A case for a new blog engine

Bear with me here. I’m trying to convince myself that it’s worth it to write my own blog engine.

As a clever man said:

In the past few years I’ve been trying to store my writing locally, but writing in public is powerful. It is excruciating to keep writing on the web (especially with inline images, like here) up to date with local notes. And “local” here doesn’t mean “stored in a repo”, like for a static site, because a repo is separate from where I’m writing: it has been Evernote, then Notational Velocity, then nvALT, now Bear, and soon, hopefully, my own open-source project.

I offer a new paradigm: own your writing, publish everywhere. Now it’s usually backwards, you’re writing on the internet somewhere and then maybe, if the service lets you, export what you’ve written.

What does this have to do with a blog engine? It’s a start, where the CMS, or the publishing platform, will only be a container for published writing, not its master location.

My current engine, Aegea, is woefully inadequate due to it being closed-source. And Wordpress and the like are either too cumbersome to setup the way I need (I have a small, but _opinionated_ (as they say) set of necessary features) or don’t have what I need at all.

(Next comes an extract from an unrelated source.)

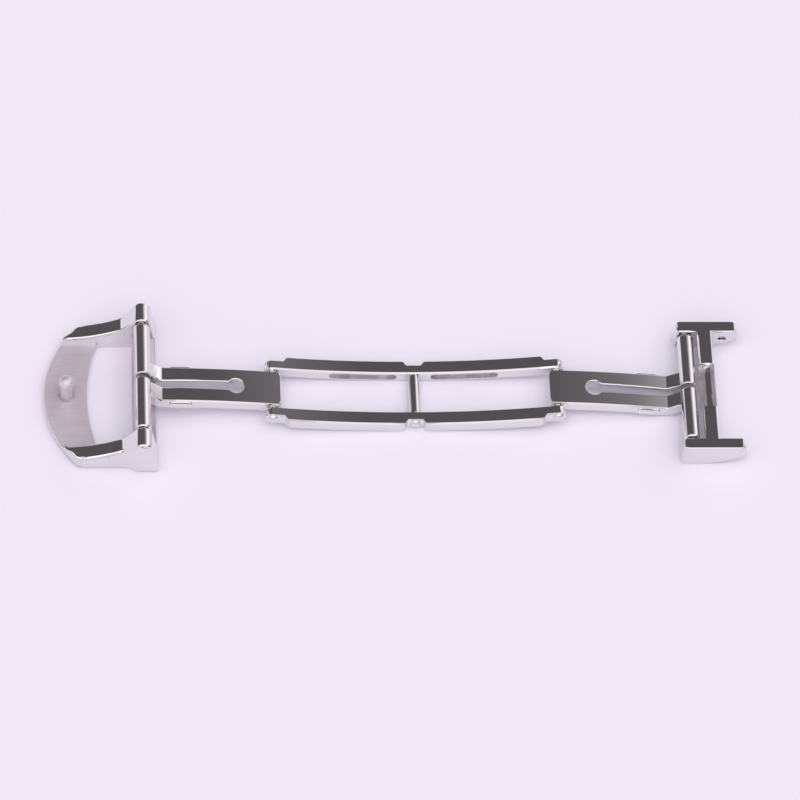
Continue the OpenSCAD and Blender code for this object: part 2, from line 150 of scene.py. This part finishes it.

A static site would fit the bill but it doesn’t have comments, and no, Disqus won’t cut it.

In the end, I _want_ to write one. I’ve been learning some Go and this is a great opportunity to write a medium-sized web-service, which I have never done before. And it’s very motivating because I want to keep my writing published. I’m quite sure a minimal version can be done in a week, so that I can migrate to it, and its incompleteness should motivate me to work on it further.

I have already compiled a minimal list of features to implement first and it’s manageable, so there’s hope.

Can’t wait to share what I come up with.